Once the post went viral, Martindale suddenly claimed he’d been “hacked.” Of course he did.
It raises an obvious question: how exactly does he screen patients? Does he ask who they voted for? Scroll through their social media? Check their cars for bumper stickers? Maybe a red hat triggers a medical blackout.
Then there’s the labor and delivery nurse at Baptist Health Boca Raton Regional Hospital who was fired after wishing violent bodily harm on White House press secretary Karoline Leavitt. In a video referencing Leavitt’s pregnancy, the nurse said, “I hope you f–king rip from bow to stern and never s–t normally again.”

Would anyone trust that person to help deliver a baby?
Apply that logic to race, religion, or ethnicity and it would be instantly recognized for what it is: bigotry. But because the left pretends it has a monopoly on compassion, this cruelty is somehow treated as moral virtue.
In reality, comments like these aren’t just offensive — they undermine the very foundation of medicine and civilized society. Doctors and nurses swear oaths to treat patients, not to interrogate them politically.
Even more disturbing is how casually this prejudice is proclaimed, as if everyone decent agrees with it.
Of course, two rogue nurses don’t represent an entire profession. Nursing has long been associated with selflessness and compassion. But there is a growing pattern of politics bleeding into medical care.
Just last week, three NYPD detectives reportedly faced hostility at an NYU Langone hospital because staff mistakenly believed they were ICE agents. They went to the ER after being spat on by a suspect, and what should have been routine treatment became a political incident. Hospital staff allegedly suggested they seek care elsewhere.
The hospital later apologized, but the damage was done.
We’ve seen this before. In Australia, two nurses were fired after boasting online they would kill Israeli patients. Other doctors have lost jobs after antisemitic rants that made clear they couldn’t treat people without bias.
Meanwhile, Israeli doctors regularly treat Palestinian patients — not because they agree politically, but because they understand a simple truth: patients are human beings, not political symbols.
This isn’t theoretical anymore. I recently spoke with someone publicly right of center who had surgery and deliberately avoided discussing their job because they feared triggering political hostility from medical staff.
It sounded paranoid — until I remembered my own experience.
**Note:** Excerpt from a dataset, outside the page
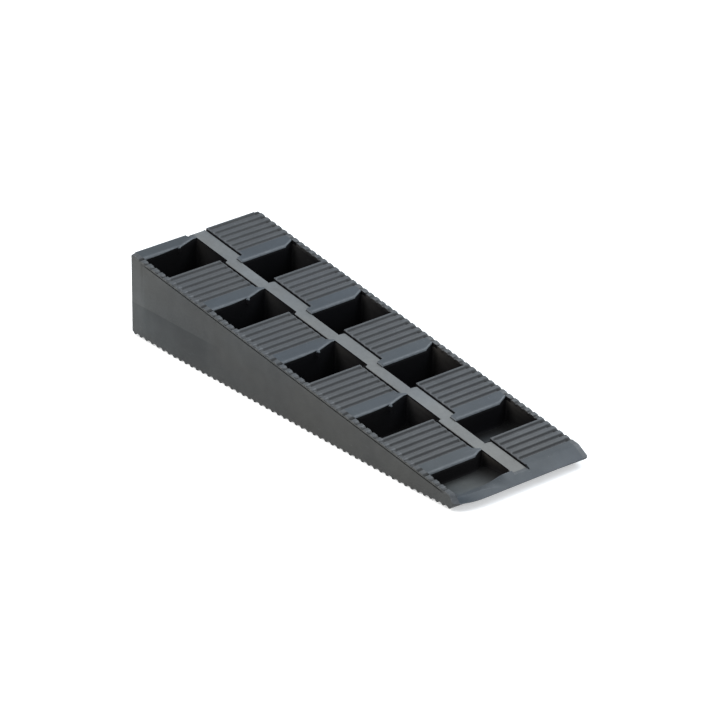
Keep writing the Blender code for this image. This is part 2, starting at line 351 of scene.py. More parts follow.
def pad_ends(values, count=1, mode="constant"):
    """A grid's marks with as many more at each end of a ring as its underside has points."""
    return np.pad(values, ((0, 0), (count, count)), mode=mode)


# ---- materials ----

class Graph:
    """Adds nodes to a material. An input is a number, a colour or another node's output."""

    def __init__(self, name):
        self.material = bpy.data.materials.new(name)
        self.material.use_nodes = True
        self.tree = self.material.node_tree
        self.shader = self.tree.nodes["Principled BSDF"]

    def feed(self, node, inputs):
        for key, value in inputs.items():
            socket = node.inputs[key]
            if isinstance(value, bpy.types.NodeSocket):
                self.tree.links.new(value, socket)
            else:
                socket.default_value = value

    def add(self, kind, inputs=None, **settings):
        node = self.tree.nodes.new(kind)
        for key, value in settings.items():
            setattr(node, key, value)
        self.feed(node, inputs or {})
        return node

    def place(self, stretch=(1.0, 1.0, 1.0)):
        here = self.add("ShaderNodeTexCoord").outputs["Object"]
        if stretch == (1.0, 1.0, 1.0):
            return here
        return self.add("ShaderNodeMapping", {"Vector": here, "Scale": stretch}).outputs["Vector"]

    def noise(self, scale, detail, stretch=(1.0, 1.0, 1.0), rough=0.55):
        inputs = {"Vector": self.place(stretch), "Scale": scale, "Detail": detail}
        inputs["Roughness"] = rough
        return self.add("ShaderNodeTexNoise", inputs).outputs["Fac"]

    def ramp(self, value, start, end, to_start=0.0, to_end=1.0):
        inputs = {"Value": value, 1: start, 2: end, 3: to_start, 4: to_end}
        return self.add("ShaderNodeMapRange", inputs, clamp=True).outputs["Result"]

    def math(self, operation, one, two):
        return self.add("ShaderNodeMath", {0: one, 1: two}, operation=operation).outputs["Value"]

    def blend(self, share, one, two, mode="MIX"):
        inputs = {0: share, 6: one, 7: two}
        node = self.add("ShaderNodeMix", inputs, data_type="RGBA", blend_type=mode)
        return node.outputs[2]

    def bump(self, noise, strength, distance):
        inputs = {"Height": self.noise(*noise), "Strength": strength, "Distance": distance}
        return self.add("ShaderNodeBump", inputs)

    def mark(self, name):
        return self.add("ShaderNodeAttribute", attribute_name=name).outputs["Fac"]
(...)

During a minor procedure last year, an anesthesiologist asked what I did for a living. I said I wrote. He pressed further. I said I worked for “The Post.” He asked which one. When I said New York, he launched into a rant about how cowardly the Washington Post was for not endorsing Kamala Harris.
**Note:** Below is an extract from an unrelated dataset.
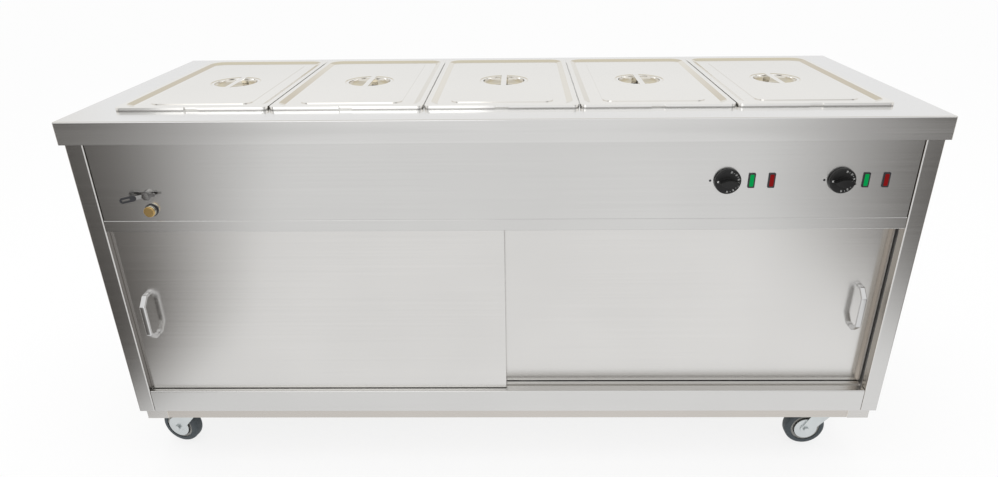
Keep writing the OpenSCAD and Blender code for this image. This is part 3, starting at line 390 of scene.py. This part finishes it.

This man was about to put me under.
Maybe it was just awkward small talk. But it didn’t inspire confidence.
We’re living in politically charged times, but there should be one line no society crosses: medical care must never depend on ideology.
Doctors and nurses should never apply a political purity test to decide who deserves treatment. That’s not compassion. That’s fanaticism — and it has no place in medicine.